Many other senior Labour figures have railed against the £500,000 bill that the trip racked up for the taxpayer. I look forward to the Opposition spelling out meticulously its new policy on ministers using public, scheduled transport. Because the record of the last Labour government on using private jets was far from impressive.
“Tony Blair, Gordon Brown and ministerial colleagues were last night accused of using private jets in the Queen’s Flight like a private taxi service” – so The Independent reported in 2006.
The article continued: “The prime minister took trips costing more than £1.2m over four years from 2002 on RAF jets allocated to the royal family and government VIPs.”
Downing Street defended Mr Blair’s readiness to use the jets “for security reasons”.
This led to some unusual arrangements. The record showed the Labour prime minister had made more than 30 flights to Teesside airport in order to reach his Sedgefield constituency. Yet the East Coast main railway line was an excellent terrestrial alternative.
While once or twice the Blairs took budget airlines for holiday trips, sometimes they would travel on a taxpayer-funded private flight. For example, over the 2005-6 new year, the then-prime minister used a 70-seater BAe 146 jet from the Queen’s Flight for a family holiday to Italy and Egypt.
Compared with the Liz Truss trip down under, it was a bargain: £30,800. But hang on: this was a holiday. Downing Street said that the Blairs paid “the equivalent of commercial fares toward the public cost of the flight”.
Not unreasonably, the Opposition was furious. The shadow transport secretary at the time was one Chris Grayling, who later came out of the shadows to run the Department for Transport. He said: “I think most people will be astonished at the way ministers seem to be using the Queen’s Flight as a private taxi service.”
Mr Grayling and I, and possibly you, are absolutely in agreement on one thing: “Ministers will always need to use official aircraft on occasions.”
The UK government can reasonably use private flights for their top people to make journeys where there is no viable scheduled alternative, just as other big organisations do.

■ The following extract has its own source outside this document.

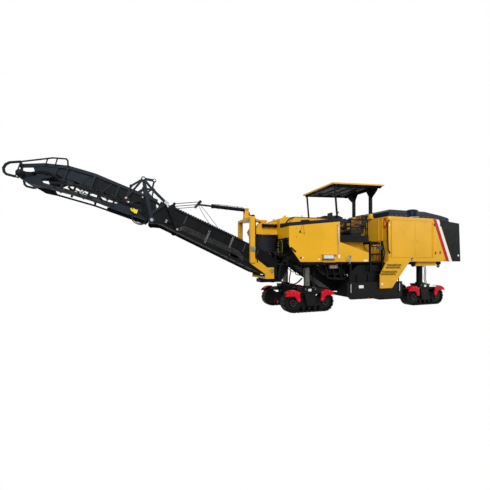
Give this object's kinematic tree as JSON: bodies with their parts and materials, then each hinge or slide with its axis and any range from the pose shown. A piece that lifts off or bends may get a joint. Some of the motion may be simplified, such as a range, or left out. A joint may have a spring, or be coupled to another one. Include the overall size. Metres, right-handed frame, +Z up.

You could construct a case to justify Boris Johnson flying from Stansted to Anglesey, as he did for the day on Thursday, because the rail service is currently terrible. But the foreign secretary’s trip would have made perfect sense on Qantas – which, by any measure, is an excellent airline.
The same goes for frequent private flights from London to Brussels, which ministers have been making all too frequently for the past quarter-century, even though there has long been a Eurostar train service between the two capitals.
The Independent reported that Gordon Brown had a particular preference for plane over train: “The chancellor, who is known for refusing to spend a night if he can avoid it, has frequently called on the Queen’s Flight service to get him in and out of Brussels in a day.”
It was around this time that Liz Truss – not yet an MP – was writing: “Every public sector worker should feel personal responsibility for the money they spend and the money they save.
“They should spend taxpayers’ money with at least the care they would give to their own. This change of mindset would be reflected in everyday changes such as travelling by economy rather than business class.”
I would not begrudge the foreign secretary business class on the long haul to Australia. But I do begrudge her the extraordinarily expensive and damaging special flight.
What is it about political power that goes to the heads of our leaders? And which political party will be first to rule out misuse of private jets in their manifesto? I think there could be some votes in it.